For several years now, I have developed and offered workshops for new chairs as well as stand-alone workshops for all chairs on topics such as preparing for and engaging in difficult conversations, giving and receiving feedback, distinguishing between technical and adaptive leadership challenges, clarifying one’s values, and identifying opportunities for leadership within one’s scope of influence. This year, I collaborated with HR colleagues Angela Bender, Chief of HR, and Jerilyn Taylor, Director of HR Operations, on the development of a campus-wide leadership development strategy at the University of Colorado Colorado Springs. Our program is designed to promote the growth of fundamental leadership skills and an inclusive, collaborative, and cross-functional culture for the entire campus community.

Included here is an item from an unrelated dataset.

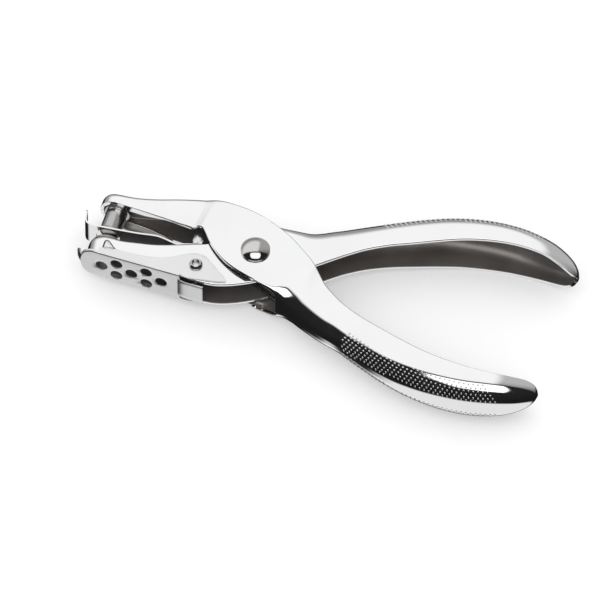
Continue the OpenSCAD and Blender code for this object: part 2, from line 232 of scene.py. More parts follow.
def noise(tree, coords, stretch, scale, detail=3.0):
    """Noise on object coordinates, stretched by a Mapping node."""
    mapping = tree.nodes.new("ShaderNodeMapping")
    mapping.inputs["Scale"].default_value = stretch
    tree.links.new(coords.outputs["Object"], mapping.inputs["Vector"])
    node = tree.nodes.new("ShaderNodeTexNoise")
    node.inputs["Scale"].default_value = scale
    node.inputs["Detail"].default_value = detail
    tree.links.new(mapping.outputs["Vector"], node.inputs["Vector"])
    return node


def spread(tree, value, low, high, out_low, out_high):
    """Maps a value from one range to another."""
    node = tree.nodes.new("ShaderNodeMapRange")
    for name, number in (("From Min", low), ("From Max", high), ("To Min", out_low), ("To Max", out_high)):
        node.inputs[name].default_value = number
    tree.links.new(value, node.inputs["Value"])
    return node.outputs["Result"]


def bumped(tree, height, strength, distance, under=None):
    """A bump over an earlier normal, if there is one."""
    node = tree.nodes.new("ShaderNodeBump")
    node.inputs["Strength"].default_value = strength
    node.inputs["Distance"].default_value = distance
    tree.links.new(height, node.inputs["Height"])
    if under is not None:
        tree.links.new(under, node.inputs["Normal"])
    return node.outputs["Normal"]


def steel(name, light, dark, rough, scratch, stretch=(1, 1, 1), wave=0.02, grain=0.06, metal=1.0):
    """Plated or bare steel: tint patches, scratches in the roughness, a faint press wave in the surface."""
    material = bpy.data.materials.new(name)
    tree, shader = nodes_of(material)
    coords = tree.nodes.new("ShaderNodeTexCoord")
    shader.inputs["Metallic"].default_value = metal
    patches = noise(tree, coords, (1, 1, 1), 60, 2)
    tint = tree.nodes.new("ShaderNodeValToRGB")
    tint.color_ramp.elements[0].position = 0.35
    tint.color_ramp.elements[0].color = (*dark, 1)
    tint.color_ramp.elements[1].position = 0.65
    tint.color_ramp.elements[1].color = (*light, 1)
    tree.links.new(patches.outputs["Fac"], tint.inputs["Fac"])
    tree.links.new(tint.outputs["Color"], shader.inputs["Base Color"])
    lines = noise(tree, coords, stretch, 900, 4)
    tree.links.new(spread(tree, lines.outputs["Fac"], 0.35, 0.75, rough, rough + scratch),
                   shader.inputs["Roughness"])
    press = noise(tree, coords, (1, 1, 1), 90, 1)
    fine = noise(tree, coords, stretch, 2600, 2)
    low = bumped(tree, press.outputs["Fac"], wave, 0.002)
    high = bumped(tree, fine.outputs["Fac"], grain, 0.00002, low)
    tree.links.new(high, shader.inputs["Normal"])
    return material


# %% [markdown]
# ### The finishes
# The outside of the levers is bright nickel. Their inside is plated too, but duller, rougher and a little
# brownish, and its colour is painted much darker as the shade inside the channels. The catcher is satin, the
# strip bright, and the hidden underside of the strip is painted near-black as its shade. The pin is ground,
# the rivets are plated and worn, and the spring is drawn wire.

# %% The finishes
NICKEL = steel("bright_nickel", (0.90, 0.90, 0.905), (0.87, 0.87, 0.875), 0.05, 0.06, (1, 6, 6))
# Inside of the levers: the dark base colour is painted shade for the channel's interior; the roughness is a
# duller finish.
SHADED_INSIDE = steel("inside_nickel_painted_shade", (0.36, 0.335, 0.32), (0.25, 0.23, 0.22), 0.30, 0.16, (1, 6, 6),
               grain=0.1, metal=0.7)
# Near-black painted shade, used where only shade is seen: under the strip and in the gap round the catcher's
# ears.
PAINTED_SHADE = steel("painted_shade", (0.10, 0.092, 0.088), (0.05, 0.046, 0.044), 0.34, 0.16, (1, 6, 6),
              grain=0.1, metal=0.8)
SATIN = steel("satin_nickel", (0.80, 0.80, 0.805), (0.76, 0.76, 0.765), 0.26, 0.12, (1, 14, 14), 0.01, 0.12)
STRIP = steel("bright_strip", (0.88, 0.88, 0.88), (0.82, 0.82, 0.82), 0.07, 0.08, (1, 12, 12), 0.01)
TURNED = steel("ground_steel", (0.50, 0.485, 0.48), (0.38, 0.37, 0.365), 0.13, 0.12, (8, 1, 8), 0.01, 0.10)
RIVET = steel("rivet_steel", (0.70, 0.69, 0.68), (0.58, 0.57, 0.56), 0.06, 0.08, (3, 3, 3), 0.02)
WIRE = steel("spring_wire", (0.34, 0.34, 0.35), (0.26, 0.26, 0.27), 0.22, 0.16, (4, 4, 1), 0.01, 0.10)
print("finishes:", [m.name for m in bpy.data.materials if m.users == 0][:8])


# %% [markdown]
# ### Dressing a piece
# A finished piece needs three things: its materials, the rigid body that it rides on, and the CAD nodes that
# it stands for put out of sight. One helper does all three, so that none is forgotten.

# %% Dress
def dress(obj, material, body, slot_name, *cad_nodes):
    """Gives a finished piece its material and its body, and hides the CAD nodes that it stands for."""
    slots = [polygon.material_index for polygon in obj.data.polygons]
    obj.data.materials.clear()
    for one in material if isinstance(material, list) else [material]:
        obj.data.materials.append(one)
    obj.data.polygons.foreach_set("material_index", slots)
    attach(obj, body)
    if cad_nodes:
        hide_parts(*cad_nodes)
    print(f"{obj.name}: {len(obj.data.vertices)} points before its modifiers")
    return obj


# %% [markdown]
# ## The levers
# Each lever is one pressing: a channel with a web on one side, open on the other, and a closed, boat-shaped
# end. It could be cut from blocks, but a press bends sheet along smooth lines, so it is lofted here.
# A row of key sections runs along the lever. A section has a top point, a bottom point, a half width, and
# a shoulder at the top and at the bottom. A web is left out where the real pressing is open.

# %% The lofted channel
WEB, SHOULDER, WALL = 4, 8, 8


def half_section(row):
    """Half a section, from the middle of the bottom web up the near wall to the middle of the top web."""
    tx, ty, bx, by, half, r_top, w_top, r_low, w_low = row[:9]
    top, low = np.array([tx, ty]), np.array([bx, by])
    height = np.linalg.norm(top - low)
    up = (top - low) / height
    half = max(half, 0.02)
    r_low, r_top = max(r_low, 0.0), max(r_top, 0.0)
    w_low, w_top = min(max(w_low, 0.0), half), min(max(w_top, 0.0), half)
    if r_low + r_top > 0.98 * height:
        shrink = 0.98 * height / (r_low + r_top)
        r_low, r_top = r_low * shrink, r_top * shrink
    line = [((half - w_low) * i / WEB, 0.0) for i in range(WEB)]
    for i in range(SHOULDER):
        a = math.pi / 2 * i / SHOULDER
        line.append((half - w_low + w_low * math.sin(a), r_low * (1 - math.cos(a))))
    for i in range(WALL):
        line.append((half, r_low + (height - r_low - r_top) * i / WALL))
    for i in range(SHOULDER):
        a = math.pi / 2 * i / SHOULDER
        line.append((half - w_top * (1 - math.cos(a)), height - r_top * (1 - math.sin(a))))
    line += [((half - w_top) * (1 - i / WEB), height) for i in range(WEB + 1)]
    return [(*(low + up * d), z) for z, d in line]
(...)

Leadership capacity is the sine qua non of the survival of higher education. […] To succeed, we need everyone to lead, whether from a position of authority or not. L. Lynn Vidler

We continue to expand our efforts in this area. We’ve begun with two cohort programs, one for academic chairs and directors and another for staff first-line managers. Additionally, HR created and implemented optional online training in leadership and management concepts for all employees. Furthermore, knowing that all academic leaders were once graduate students, my colleague Jennifer Poe, Director of the Center for Student Research, and I now run workshops introducing graduate students to the foundational concepts of leadership. Even if they never become higher-ed administrators, all will benefit from reflecting on their purpose and values. All will benefit from learning how to manage conflict. All will benefit from learning how to engage others to work together to solve difficult problems. We teach graduate students to research, and sometimes we teach them to teach, but we rarely teach them to lead. They do not need to ever be in an academic administrative job to engage others to make progress on important challenges. That said, once graduate students embrace, rather than disdain, the value of leadership skills, more may find themselves less reluctant to chair their department once it is their time to do so. We are submitting the program to the Higher Learning Commission next month for approval as our campus’s Higher Learning Commission Quality Initiative.

Leadership capacity is the sine qua non of the survival of higher education. Without it, we will not be able to adapt to the changing higher ed, political, scholarly, and cultural landscapes. Without it, we will struggle to implement creative solutions to the important challenges that higher education faces. To succeed, we need everyone to lead, whether from a position of authority or not.